What is an NBFC-MFI primarily focused on?
Correct Answer: D. Microfinance and small loans
• **NBFC-MFI (Micro Finance Institution)** = an NBFC that primarily lends to low-income borrowers (below ₹3 lakh annual income for rural, ₹3.5 lakh for urban/semi-urban); at least 85% of its net assets must be qualifying microfinance loans. • **Individual loan cap ₹3 lakh** — no single microfinance loan to a borrower can exceed ₹3 lakh; this ensures funds reach genuinely low-income households and are not diverted to large borrowers. • NBFC-MFIs commonly use the Joint Liability Group (JLG) model where a group of 4–10 women jointly guarantee each other's loans, reducing collateral requirements. • 💡 Housing Finance is wrong — that is NBFC-HFC (now regulated by RBI post-2019); Insurance distribution is wrong — that falls under IRDAI-licensed entities or NBFC-Account Aggregators for data, not insurance; Stock market trading is wrong — that is an Investment Company or a SEBI-registered stockbroker.
Which category of NBFC provides at least 75% of its total assets as infrastructure loans?
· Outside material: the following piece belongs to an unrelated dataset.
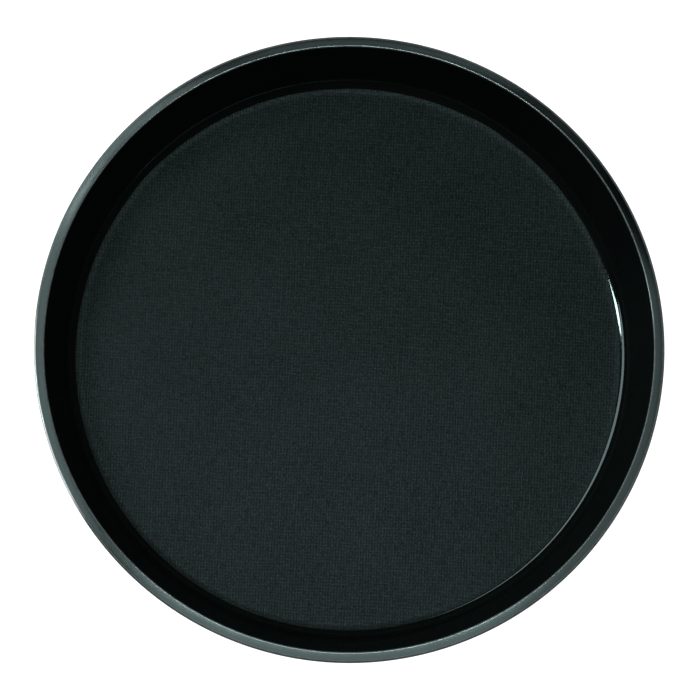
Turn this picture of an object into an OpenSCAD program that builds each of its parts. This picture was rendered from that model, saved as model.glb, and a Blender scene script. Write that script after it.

Correct Answer: B. NBFC-IFC
• **NBFC-IFC (Infrastructure Finance Company)** = must deploy at least 75% of its total assets in infrastructure loans covering sectors like roads, power, telecom, water, ports, and railways. • **Minimum NOF ₹300 crore** — NBFC-IFC must have a minimum Net Owned Fund of ₹300 crore, far above the general ₹2 crore threshold, reflecting the large capital needs of infrastructure projects. • NBFC-IFCs can raise long-term funds from external commercial borrowings and issue Infrastructure Bonds, giving them access to cheaper capital for long-gestation projects. • 💡 NBFC-Factor is wrong — factoring companies purchase trade receivables (invoices), not infrastructure loans; Investment Company is wrong — it acquires market securities (shares/bonds), not infrastructure loans; Loan Company is wrong — it makes general loans and advances without the 75% infrastructure mandate.